There is growing concern in the corporate-political establishment that the UAW bureaucracy will not be able to hold workers back from waging a united struggle across plants, even beyond the Big Three. Workers at the parts supplier Dana Inc. tell the World Socialist Web Site that the company texted employees Wednesday urging workers to show up to work, even though Dana workers operate under a separate contract than the Big Three. 

“As the UAW continues negotiations, regardless of the outcome at the expiration of the contract we are still scheduled to work tomorrow night’s shift,” the message reads. 

The struggle of US autoworkers is part of a growing movement across the US and across the world. Workers in Canada, where a contract for 18,000 autoworkers expires September 18, report hearing nothing from the trade union bureaucracy, Unifor. The contract for 30,000 autoworkers in South Korea recently expired, where workers also confront the threat of massive job cuts due to the transition to EV. This month, the contract for 150,000 autoworkers and metalworkers in Turkey expires. 
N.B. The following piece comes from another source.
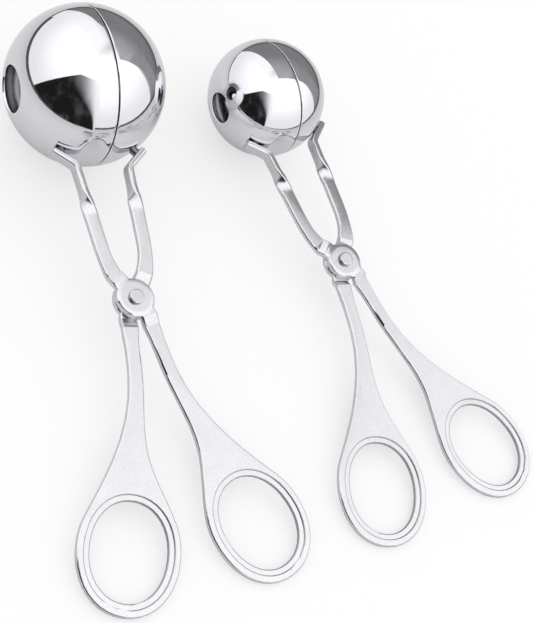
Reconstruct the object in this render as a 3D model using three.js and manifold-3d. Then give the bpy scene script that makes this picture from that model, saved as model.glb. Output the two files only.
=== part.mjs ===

There are currently 1,400 UAW members on strike against Blue Cross Blue Shield of Michigan and hundreds more on strike against Dometic in Pottstown, Pennsylvania. In the US alone, the contracts for tens of thousands of UAW members expire in the coming weeks. The time is right for a unified struggle. This includes:

  • Yangfeng auto parts, contract expiring September 15
  • Kendricks Plastics in Grand Rapids, Michigan expiring September 15
  • Las Vegas Casino workers expiring September 3
  • Flex-N-Gate parts contract in Grand Prairie, Texas expiring October 1
  • Mack Trucks contract expiring October 1
  • Ohio Mayco parts plants contract expiring October 1 
  • General Dynamics contract expiring October 22
  • Allison transmission in Indianapolis, Indiana contract expiring November 14

To harness workers’ strength, it is necessary to countermand Fain’s order that 95 percent of the membership to keep working while only two full facilities strike. Rank-and-file workers must speak to each other at work and on social media and form ad hoc committees with their coworkers to plan common action.